+++ INPUT FOR THIS TASK +++

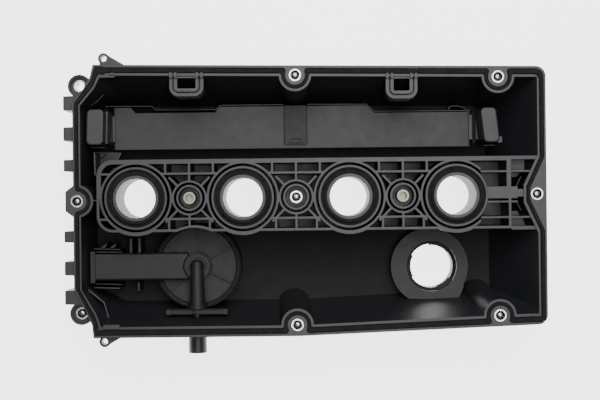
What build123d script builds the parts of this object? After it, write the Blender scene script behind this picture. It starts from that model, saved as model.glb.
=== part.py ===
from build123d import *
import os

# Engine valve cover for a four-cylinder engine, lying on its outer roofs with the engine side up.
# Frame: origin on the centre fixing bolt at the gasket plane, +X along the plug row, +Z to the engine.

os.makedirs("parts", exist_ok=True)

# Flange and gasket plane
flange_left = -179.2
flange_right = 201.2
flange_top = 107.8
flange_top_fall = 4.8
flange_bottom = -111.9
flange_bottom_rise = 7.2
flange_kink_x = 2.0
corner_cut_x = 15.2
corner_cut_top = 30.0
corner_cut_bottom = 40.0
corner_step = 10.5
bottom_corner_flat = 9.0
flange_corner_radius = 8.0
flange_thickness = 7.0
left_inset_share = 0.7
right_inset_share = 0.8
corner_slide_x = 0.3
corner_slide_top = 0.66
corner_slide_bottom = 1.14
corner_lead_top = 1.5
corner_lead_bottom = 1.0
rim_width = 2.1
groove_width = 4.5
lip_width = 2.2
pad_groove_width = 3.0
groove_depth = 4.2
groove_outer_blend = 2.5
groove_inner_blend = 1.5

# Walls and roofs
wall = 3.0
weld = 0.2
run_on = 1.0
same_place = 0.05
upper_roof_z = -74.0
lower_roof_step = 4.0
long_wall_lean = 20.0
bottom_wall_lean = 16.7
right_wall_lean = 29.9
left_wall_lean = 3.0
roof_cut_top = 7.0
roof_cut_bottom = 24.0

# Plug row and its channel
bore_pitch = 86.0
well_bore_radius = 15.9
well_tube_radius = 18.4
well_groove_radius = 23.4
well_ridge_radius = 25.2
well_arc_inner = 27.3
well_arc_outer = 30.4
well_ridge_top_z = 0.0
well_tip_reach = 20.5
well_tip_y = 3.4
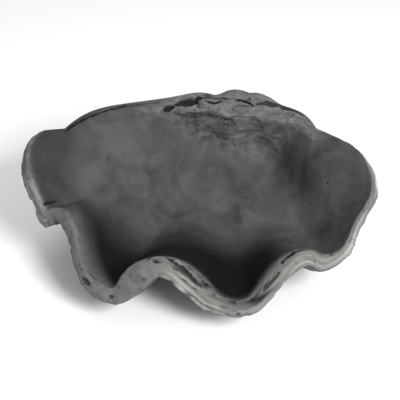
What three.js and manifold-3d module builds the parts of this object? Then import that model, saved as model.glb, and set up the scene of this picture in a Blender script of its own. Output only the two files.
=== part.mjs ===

+++
+++ INPUT FOR THIS TASK +++

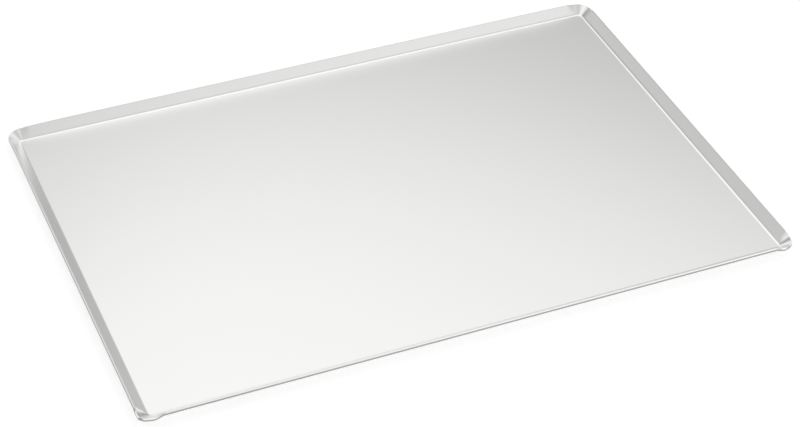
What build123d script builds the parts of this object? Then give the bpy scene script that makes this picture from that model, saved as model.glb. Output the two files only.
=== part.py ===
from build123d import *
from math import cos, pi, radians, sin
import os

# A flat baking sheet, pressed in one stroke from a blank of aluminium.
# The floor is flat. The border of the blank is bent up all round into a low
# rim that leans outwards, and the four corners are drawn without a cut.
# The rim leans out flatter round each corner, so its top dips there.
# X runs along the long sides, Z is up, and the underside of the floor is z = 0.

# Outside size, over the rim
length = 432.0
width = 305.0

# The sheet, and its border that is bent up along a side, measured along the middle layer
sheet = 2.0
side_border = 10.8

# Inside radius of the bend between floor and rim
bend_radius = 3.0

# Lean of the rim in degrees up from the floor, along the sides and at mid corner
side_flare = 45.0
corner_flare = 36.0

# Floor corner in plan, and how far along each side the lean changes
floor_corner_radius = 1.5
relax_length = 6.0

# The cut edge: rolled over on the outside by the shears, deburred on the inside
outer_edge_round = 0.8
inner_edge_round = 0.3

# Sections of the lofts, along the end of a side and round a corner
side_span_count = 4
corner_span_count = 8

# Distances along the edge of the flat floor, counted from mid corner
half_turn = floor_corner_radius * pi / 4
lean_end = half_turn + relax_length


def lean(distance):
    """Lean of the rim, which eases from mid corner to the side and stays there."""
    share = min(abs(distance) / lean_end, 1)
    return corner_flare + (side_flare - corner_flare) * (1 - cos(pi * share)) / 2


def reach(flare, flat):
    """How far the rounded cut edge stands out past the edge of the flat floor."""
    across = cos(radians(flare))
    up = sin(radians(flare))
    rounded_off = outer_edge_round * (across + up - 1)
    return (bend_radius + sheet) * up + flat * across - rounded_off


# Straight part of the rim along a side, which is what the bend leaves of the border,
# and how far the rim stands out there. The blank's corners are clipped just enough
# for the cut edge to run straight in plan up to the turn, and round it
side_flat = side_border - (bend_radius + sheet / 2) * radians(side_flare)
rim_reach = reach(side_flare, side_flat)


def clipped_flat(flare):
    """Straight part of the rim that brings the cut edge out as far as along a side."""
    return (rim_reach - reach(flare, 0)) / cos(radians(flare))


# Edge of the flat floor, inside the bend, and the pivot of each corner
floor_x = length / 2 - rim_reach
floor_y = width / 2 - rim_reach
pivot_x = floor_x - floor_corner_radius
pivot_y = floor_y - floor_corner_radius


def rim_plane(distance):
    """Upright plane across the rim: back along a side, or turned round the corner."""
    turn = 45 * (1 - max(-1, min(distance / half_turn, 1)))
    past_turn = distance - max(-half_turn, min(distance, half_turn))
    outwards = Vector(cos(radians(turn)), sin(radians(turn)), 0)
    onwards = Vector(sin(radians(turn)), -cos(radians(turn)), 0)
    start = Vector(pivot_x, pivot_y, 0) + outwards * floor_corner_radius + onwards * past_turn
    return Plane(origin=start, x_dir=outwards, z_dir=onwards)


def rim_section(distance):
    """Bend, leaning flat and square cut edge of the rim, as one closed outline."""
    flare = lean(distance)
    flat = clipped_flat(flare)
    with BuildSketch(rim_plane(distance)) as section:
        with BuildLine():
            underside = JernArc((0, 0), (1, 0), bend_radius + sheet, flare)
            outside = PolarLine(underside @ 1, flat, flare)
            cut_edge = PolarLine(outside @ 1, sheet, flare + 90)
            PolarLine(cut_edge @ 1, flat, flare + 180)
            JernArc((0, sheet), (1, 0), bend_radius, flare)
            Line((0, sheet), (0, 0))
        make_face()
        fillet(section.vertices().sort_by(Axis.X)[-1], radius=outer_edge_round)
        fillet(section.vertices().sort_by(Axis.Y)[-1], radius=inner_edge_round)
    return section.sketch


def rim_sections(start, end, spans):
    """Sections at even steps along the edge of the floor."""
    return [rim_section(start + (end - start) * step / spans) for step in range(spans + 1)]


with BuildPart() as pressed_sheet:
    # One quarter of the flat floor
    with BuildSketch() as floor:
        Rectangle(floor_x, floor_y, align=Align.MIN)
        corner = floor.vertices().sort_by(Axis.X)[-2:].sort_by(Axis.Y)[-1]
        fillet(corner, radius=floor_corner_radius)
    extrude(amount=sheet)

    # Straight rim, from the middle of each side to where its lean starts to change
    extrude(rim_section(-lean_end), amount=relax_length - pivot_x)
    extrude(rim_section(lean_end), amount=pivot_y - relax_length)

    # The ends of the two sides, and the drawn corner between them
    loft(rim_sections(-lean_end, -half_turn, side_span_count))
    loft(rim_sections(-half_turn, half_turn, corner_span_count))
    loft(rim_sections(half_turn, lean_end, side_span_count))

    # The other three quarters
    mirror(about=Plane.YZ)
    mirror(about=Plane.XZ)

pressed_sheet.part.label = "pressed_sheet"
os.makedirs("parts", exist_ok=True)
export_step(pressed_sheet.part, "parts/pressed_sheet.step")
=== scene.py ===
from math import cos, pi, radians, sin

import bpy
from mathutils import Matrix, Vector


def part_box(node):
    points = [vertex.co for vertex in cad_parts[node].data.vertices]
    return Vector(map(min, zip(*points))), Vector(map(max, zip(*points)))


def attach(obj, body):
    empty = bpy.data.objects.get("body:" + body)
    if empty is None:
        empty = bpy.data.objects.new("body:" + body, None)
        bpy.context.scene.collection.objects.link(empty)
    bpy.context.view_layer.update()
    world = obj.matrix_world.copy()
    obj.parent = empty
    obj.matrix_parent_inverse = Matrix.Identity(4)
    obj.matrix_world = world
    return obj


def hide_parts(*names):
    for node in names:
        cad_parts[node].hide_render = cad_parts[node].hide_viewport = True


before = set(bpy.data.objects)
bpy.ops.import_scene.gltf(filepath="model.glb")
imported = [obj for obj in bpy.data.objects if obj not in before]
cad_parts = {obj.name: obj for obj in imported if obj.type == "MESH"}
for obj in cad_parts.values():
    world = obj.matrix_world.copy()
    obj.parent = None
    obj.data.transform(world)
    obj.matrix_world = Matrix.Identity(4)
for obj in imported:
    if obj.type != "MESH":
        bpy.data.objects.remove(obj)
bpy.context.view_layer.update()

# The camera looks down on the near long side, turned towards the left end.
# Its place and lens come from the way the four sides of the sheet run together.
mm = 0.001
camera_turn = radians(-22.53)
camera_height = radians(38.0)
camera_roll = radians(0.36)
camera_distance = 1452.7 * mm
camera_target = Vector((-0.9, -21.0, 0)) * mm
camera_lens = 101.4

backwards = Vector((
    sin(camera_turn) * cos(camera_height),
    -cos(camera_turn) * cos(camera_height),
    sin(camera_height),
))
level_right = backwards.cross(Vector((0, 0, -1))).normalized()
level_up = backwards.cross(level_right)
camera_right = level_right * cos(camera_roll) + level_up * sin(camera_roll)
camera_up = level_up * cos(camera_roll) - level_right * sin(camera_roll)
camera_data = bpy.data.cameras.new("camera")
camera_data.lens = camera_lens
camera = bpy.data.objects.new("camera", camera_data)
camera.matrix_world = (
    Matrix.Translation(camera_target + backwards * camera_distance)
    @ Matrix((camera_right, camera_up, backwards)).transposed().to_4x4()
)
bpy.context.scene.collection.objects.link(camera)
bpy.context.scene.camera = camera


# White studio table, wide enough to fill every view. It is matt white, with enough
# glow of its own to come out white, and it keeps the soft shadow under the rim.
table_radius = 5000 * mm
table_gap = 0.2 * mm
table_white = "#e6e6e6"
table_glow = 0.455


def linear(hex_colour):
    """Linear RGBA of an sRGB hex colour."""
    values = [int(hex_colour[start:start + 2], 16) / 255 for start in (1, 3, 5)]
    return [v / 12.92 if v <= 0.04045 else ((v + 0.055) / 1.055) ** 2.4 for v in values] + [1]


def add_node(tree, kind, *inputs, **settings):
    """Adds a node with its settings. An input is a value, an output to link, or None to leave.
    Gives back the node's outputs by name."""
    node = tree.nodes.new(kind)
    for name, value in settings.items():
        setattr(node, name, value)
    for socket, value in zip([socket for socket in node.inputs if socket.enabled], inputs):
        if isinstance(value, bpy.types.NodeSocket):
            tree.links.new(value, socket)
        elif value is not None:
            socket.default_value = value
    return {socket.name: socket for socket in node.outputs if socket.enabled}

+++
+++ INPUT FOR THIS TASK +++

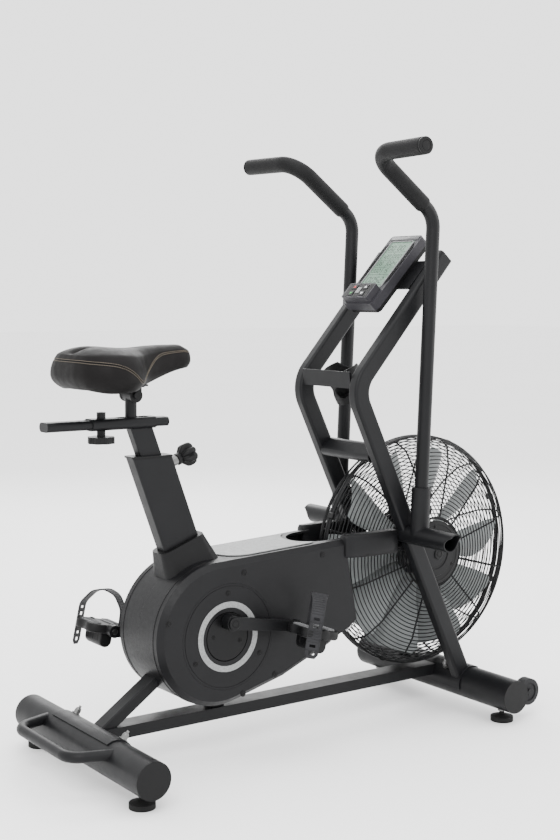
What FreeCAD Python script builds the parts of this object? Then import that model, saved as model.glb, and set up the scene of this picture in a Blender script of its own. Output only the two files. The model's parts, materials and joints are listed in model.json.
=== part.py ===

+++

- GOAL:
This exercise asks for the lines from the line with "What build123d script builds the parts of this object? After" to the line with "roof_cut_bottom = 24.0", both lines included, set down exactly and with nothing else.

- OUTPUT BELOW:
What build123d script builds the parts of this object? After it, write the Blender scene script behind this picture. It starts from that model, saved as model.glb.
=== part.py ===
from build123d import *
import os

# Engine valve cover for a four-cylinder engine, lying on its outer roofs with the engine side up.
# Frame: origin on the centre fixing bolt at the gasket plane, +X along the plug row, +Z to the engine.

os.makedirs("parts", exist_ok=True)

# Flange and gasket plane
flange_left = -179.2
flange_right = 201.2
flange_top = 107.8
flange_top_fall = 4.8
flange_bottom = -111.9
flange_bottom_rise = 7.2
flange_kink_x = 2.0
corner_cut_x = 15.2
corner_cut_top = 30.0
corner_cut_bottom = 40.0
corner_step = 10.5
bottom_corner_flat = 9.0
flange_corner_radius = 8.0
flange_thickness = 7.0
left_inset_share = 0.7
right_inset_share = 0.8
corner_slide_x = 0.3
corner_slide_top = 0.66
corner_slide_bottom = 1.14
corner_lead_top = 1.5
corner_lead_bottom = 1.0
rim_width = 2.1
groove_width = 4.5
lip_width = 2.2
pad_groove_width = 3.0
groove_depth = 4.2
groove_outer_blend = 2.5
groove_inner_blend = 1.5

# Walls and roofs
wall = 3.0
weld = 0.2
run_on = 1.0
same_place = 0.05
upper_roof_z = -74.0
lower_roof_step = 4.0
long_wall_lean = 20.0
bottom_wall_lean = 16.7
right_wall_lean = 29.9
left_wall_lean = 3.0
roof_cut_top = 7.0
roof_cut_bottom = 24.0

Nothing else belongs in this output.